The Australian Prudential Regulation Authority (APRA) has welcomed the fact that the banks have been “improving” the risk characteristics of their new residential mortgage lending, after finding that both high debt-to-income (DTI) and high LVR lending had reduced over the September quarter.
After releasing the Quarterly Authorised Deposit-taking Institution (ADI) Performance and the Quarterly ADI Property Exposure publications for the quarter ended 30 September 2022, the prudential regulator suggested that the figures were largely promising given the strength of the banks’ profitability and liquidity positions as well as the reduction in “riskier” lending.
According to the figures, the banks funded $151.0 billion in loans in the three months to September, 10 per cent (or $17 billion) down on the same quarter in the record-breaking year of 2021. This decrease is from the series highs seen during the pandemic, influenced by the recent succession of cash rate target increases.
However, it is still markedly above pre-pandemic levels - being 58.4 per cent above the September 2019 quarter.
As was the case last year, around 68 per cent of new home loans were for owner-occupiers, with just under 30 per cent for investors. Interest-only lending remained relatively stable, increasing by 0.6 per cent in the September 2022 quarter compared to the previous June quarter. Interest-only loans as a share of residential mortgages outstanding was 11.1 per cent in the September 2022 quarter, unchanged from the June 2022 quarter.
However, with rising interest rates and growing cost-of-living pressures, the statistics showed that lenders are tightening up their risk characteristics when it comes to mortgages.
For example, APRA deems mortgages with a DTI of six or more to be “riskier” and has been keeping a close eye on DTI after they reached a record-high level of 24.4 per cent in the December 2021 quarter.
Indeed, the Organisation for Economic Co-operation and Development has previously flagged Australia’s high ratio of housing prices to household incomes, noting that in 2021, Australia had the fourth-fastest house price growth out of the world’s advanced economies over the past 20 years.
This translated to Australian borrowers often having to take on more debt from lenders to purchase increasingly expensive homes.
However, the high DTI exposures have been falling this year, as rising interest rates and falling house prices reduce borrower appetite amid higher serviceability buffers.
Moreover, several lenders — including major banks — have been reducing their DTI thresholds this year.
The new APRA stats showed that the moves have been having their desired effect. For the September 2022 quarter, 17.1 per cent of total new mortgages had a DTI that was more or equal to six (in volume terms), down substantially from 23.3 per cent in the same quarter last year and a reduction from the 22 per cent recorded in the June 2022 quarter.
New lending at high loan-to-valuation ratios (over 90 per cent) also declined, falling from 7.5 per cent in September 2021 to 6.2 per cent in September 2022.
APRA therefore noted: “The risk characteristics of ADIs’ new residential mortgage lending are improving..
"The fall in new residential mortgage lending with high DTI lending has been primarily driven by interest rate increases impacting maximum loan size and loan repayments.
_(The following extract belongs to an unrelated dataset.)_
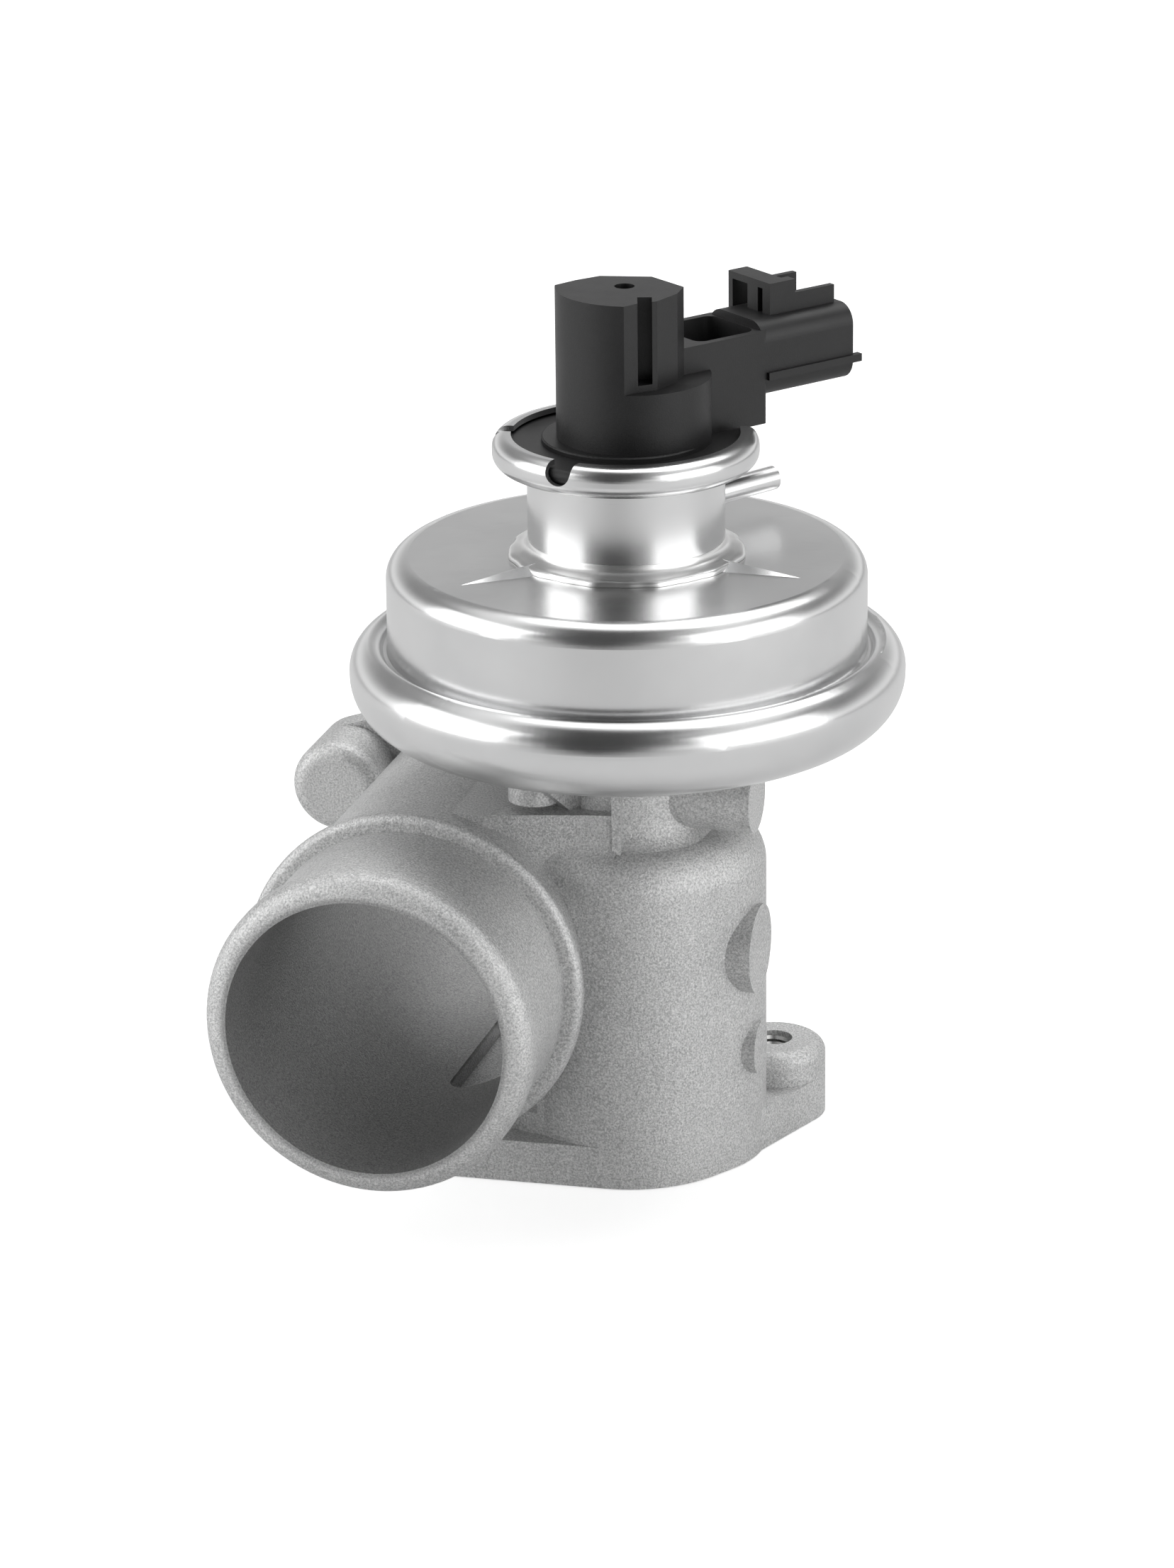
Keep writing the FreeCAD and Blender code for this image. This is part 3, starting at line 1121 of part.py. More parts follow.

It has also been driven by APRA’s increase to the serviceability assessment buffer in October 2021, and a tightening of banks’ lending standards for this type of lending.
"The share of new residential mortgages funded with exceptions to serviceability policy declined to 3.0 per cent in the September 2022 quarter, down from 3.1 per cent in the June 2022 quarter. The share of new residential mortgages funded with serviceability verifications waivers was 2.4 per cent in the September 2022 quarter, an increase from the June 2022 quarters’ 2.1 per cent."
The regulator also welcomed that the non-performing loan ratio improved in the quarter (falling by 0.05 percentage points to 0.82 per cent), with rising interest rates “yet to have a material impact on asset quality”.
While lenders in Australia have been able to manage high DTI lending, the Reserve Bank of New Zealand (RBNZ) or Te Pūtea Matua, is currently seeking feedback on the design of the regulatory framework for debt-to-income (DTI) restrictions.
While it has not yet made a decision to activate DTI restrictions (and is not yet consulting on a particular DTI setting at this stage), it is looking at bringing in a ‘speed limit’ for DTI restrictions. For example, it could be set at a maximum of 20 per cent of new mortgage lending (the speed limit) at a DTI over seven (the threshold or cap). The speed limit would be set based on the value of new loans, rather than the number of loans, according to New Zealand’s central bank.